Source material:
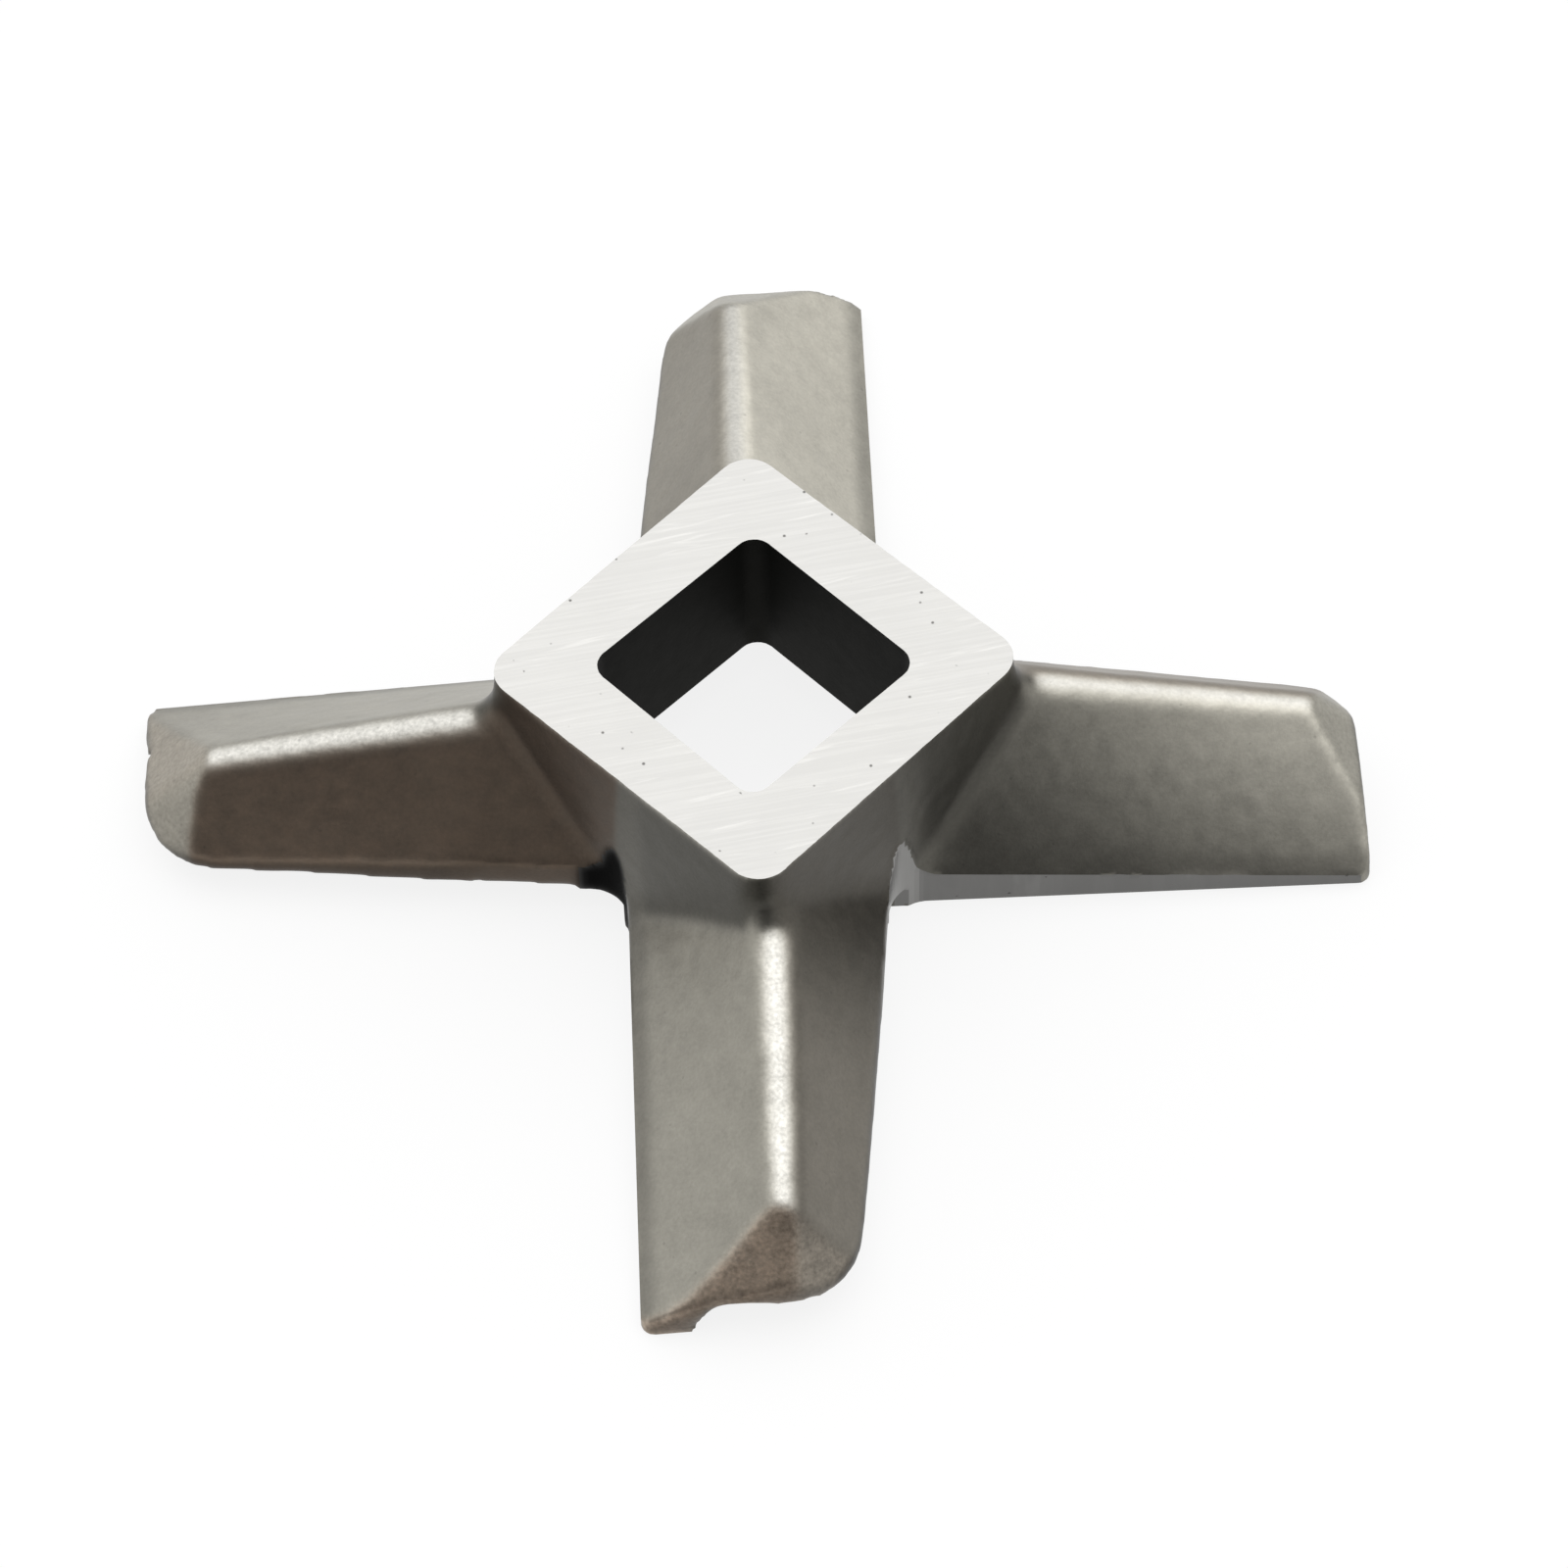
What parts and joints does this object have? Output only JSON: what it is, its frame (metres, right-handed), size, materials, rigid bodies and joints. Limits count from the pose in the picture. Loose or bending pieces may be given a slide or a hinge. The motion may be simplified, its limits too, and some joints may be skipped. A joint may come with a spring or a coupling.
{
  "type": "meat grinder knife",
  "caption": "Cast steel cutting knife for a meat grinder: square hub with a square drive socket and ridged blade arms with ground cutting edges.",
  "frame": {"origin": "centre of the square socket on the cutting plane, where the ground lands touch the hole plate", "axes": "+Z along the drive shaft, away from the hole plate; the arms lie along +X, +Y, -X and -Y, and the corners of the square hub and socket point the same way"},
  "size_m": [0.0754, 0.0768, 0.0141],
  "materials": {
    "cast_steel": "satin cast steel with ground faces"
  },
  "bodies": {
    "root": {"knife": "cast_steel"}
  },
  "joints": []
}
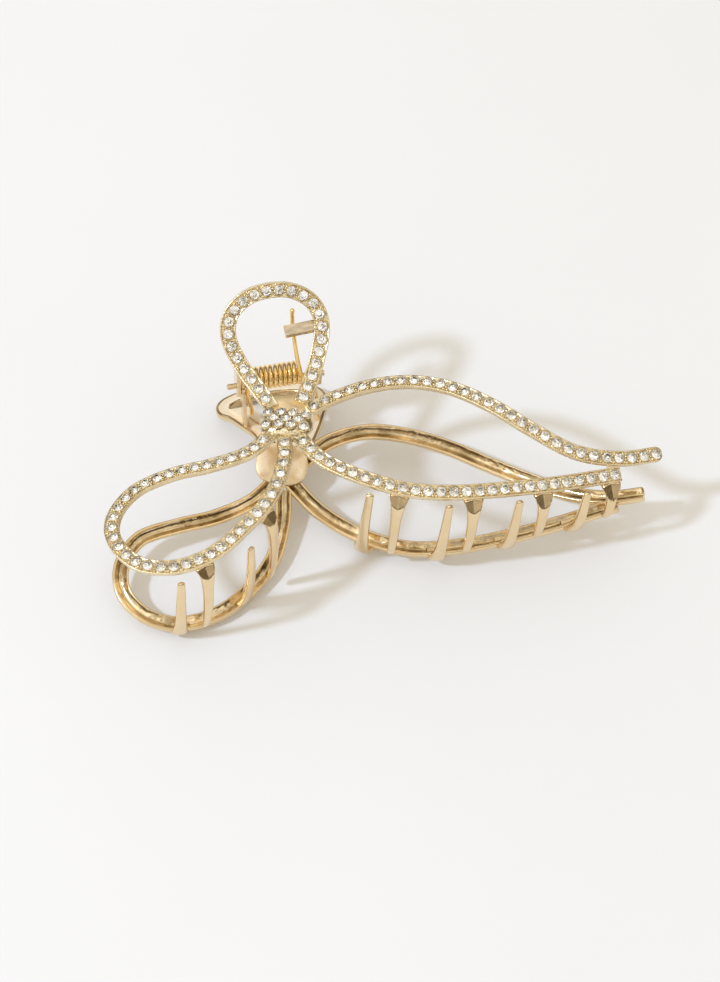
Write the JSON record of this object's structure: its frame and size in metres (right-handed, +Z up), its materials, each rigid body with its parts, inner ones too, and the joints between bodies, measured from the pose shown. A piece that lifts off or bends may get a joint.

Task:
Write out the records shown above, exactly as they appear.

Solution to this task:
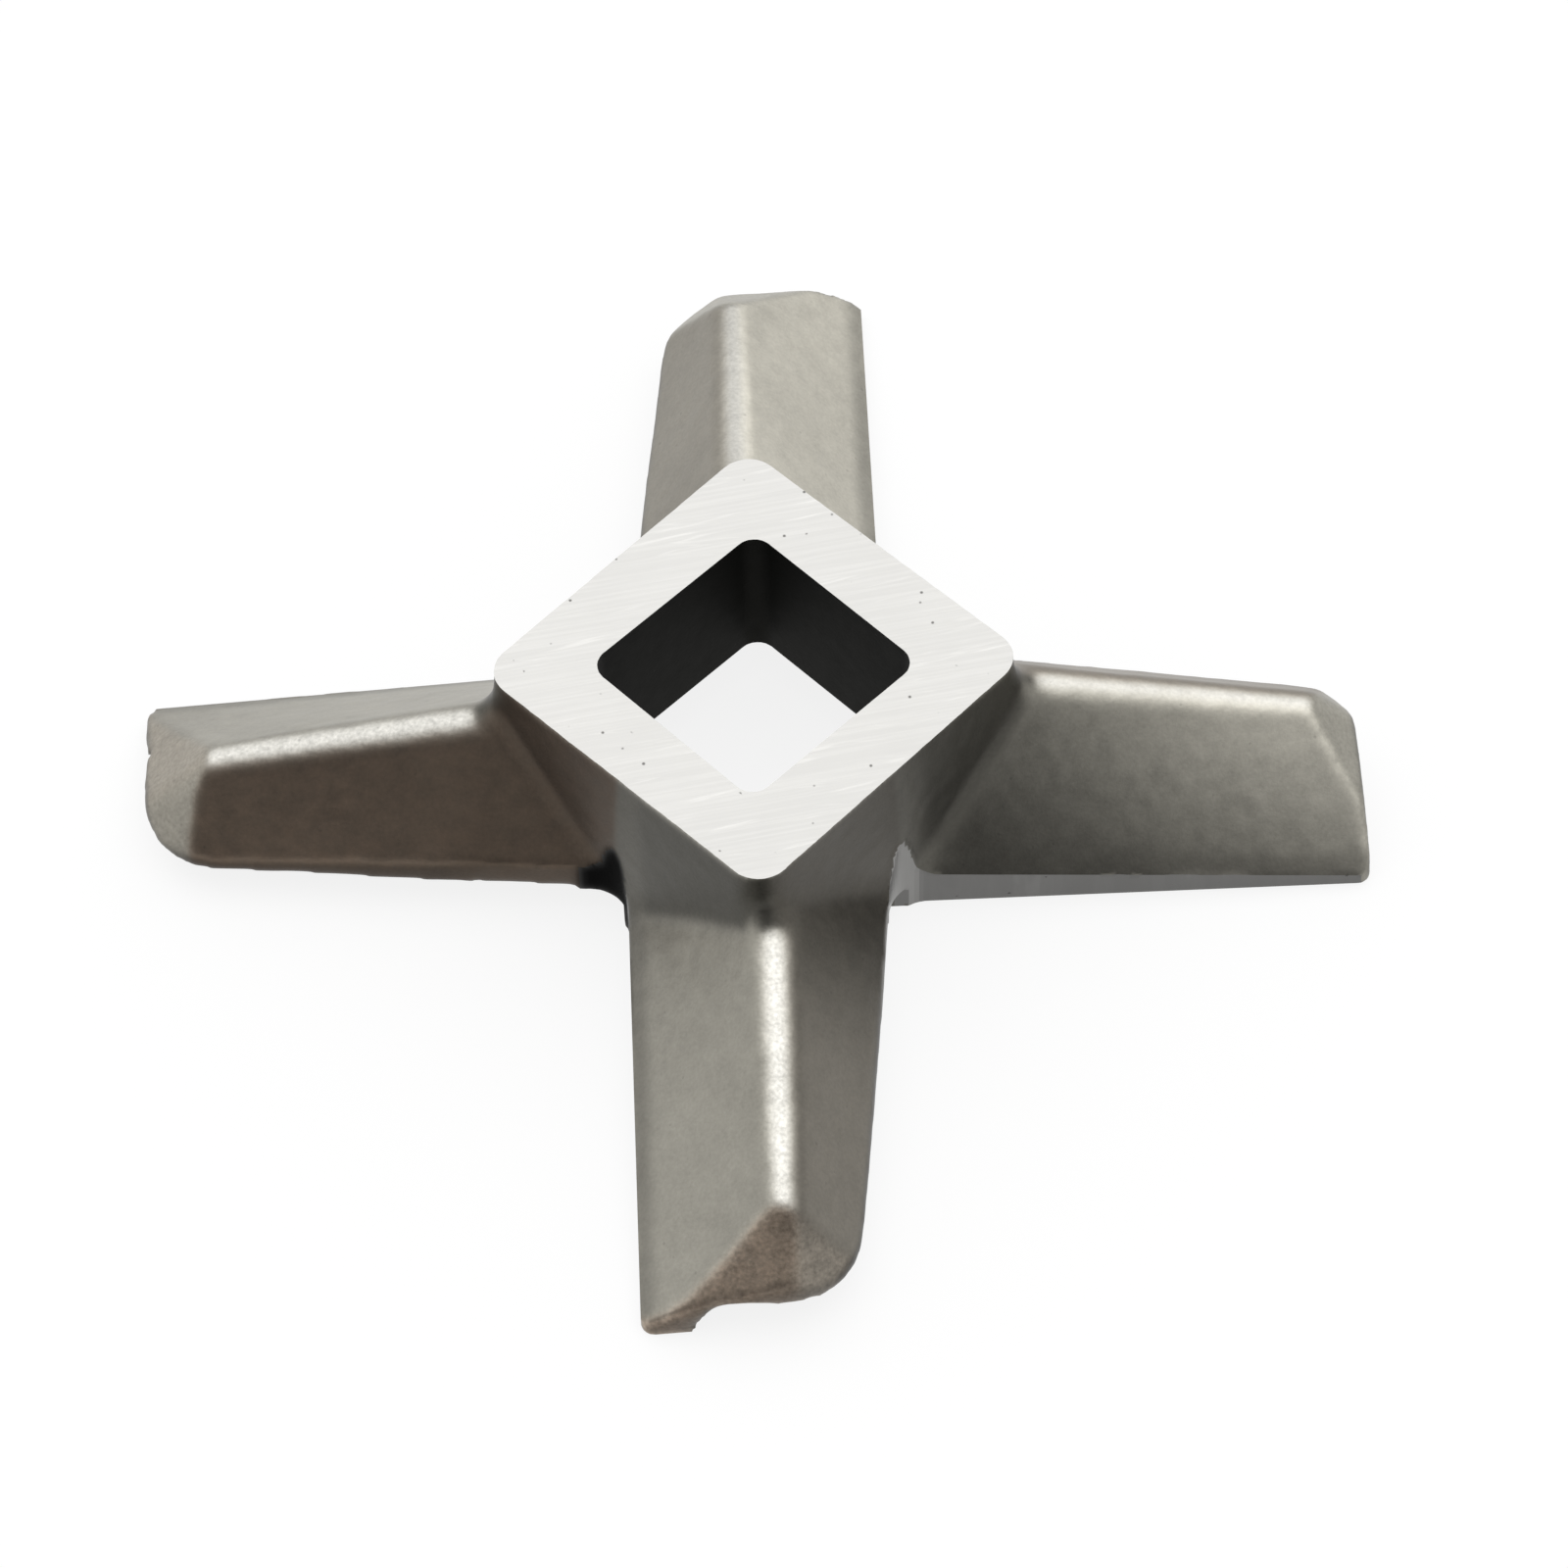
What parts and joints does this object have? Output only JSON: what it is, its frame (metres, right-handed), size, materials, rigid bodies and joints. Limits count from the pose in the picture. Loose or bending pieces may be given a slide or a hinge. The motion may be simplified, its limits too, and some joints may be skipped. A joint may come with a spring or a coupling.
{
  "type": "meat grinder knife",
  "caption": "Cast steel cutting knife for a meat grinder: square hub with a square drive socket and ridged blade arms with ground cutting edges.",
  "frame": {"origin": "centre of the square socket on the cutting plane, where the ground lands touch the hole plate", "axes": "+Z along the drive shaft, away from the hole plate; the arms lie along +X, +Y, -X and -Y, and the corners of the square hub and socket point the same way"},
  "size_m": [0.0754, 0.0768, 0.0141],
  "materials": {
    "cast_steel": "satin cast steel with ground faces"
  },
  "bodies": {
    "root": {"knife": "cast_steel"}
  },
  "joints": []
}
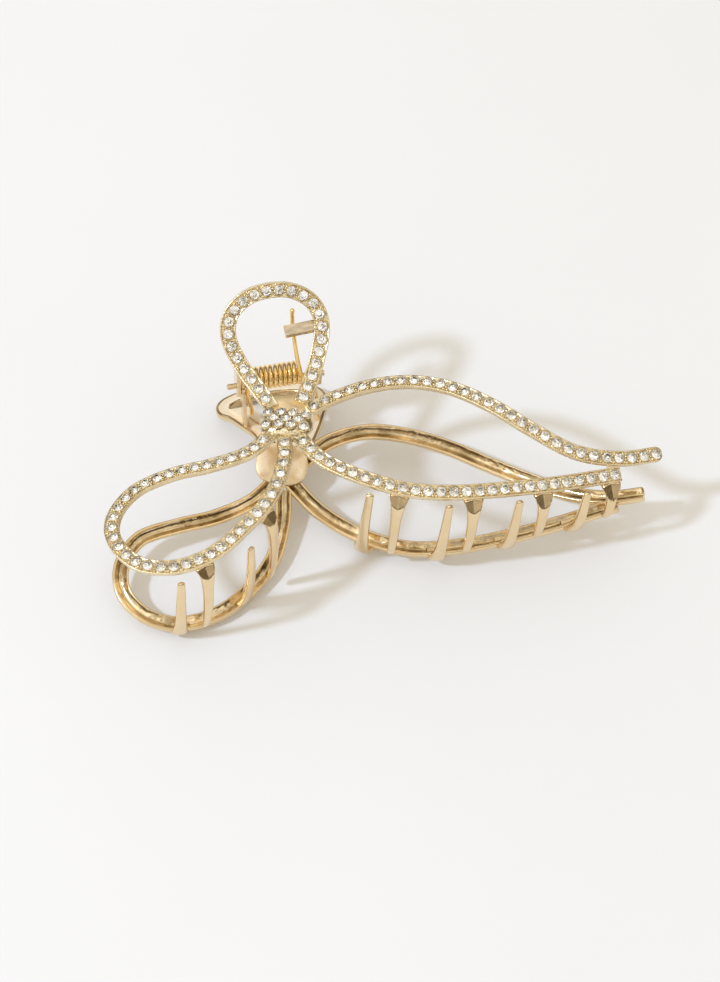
Write the JSON record of this object's structure: its frame and size in metres (right-handed, +Z up), its materials, each rigid body with its parts, inner ones too, and the joints between bodies, measured from the pose shown. A piece that lifts off or bends may get a joint.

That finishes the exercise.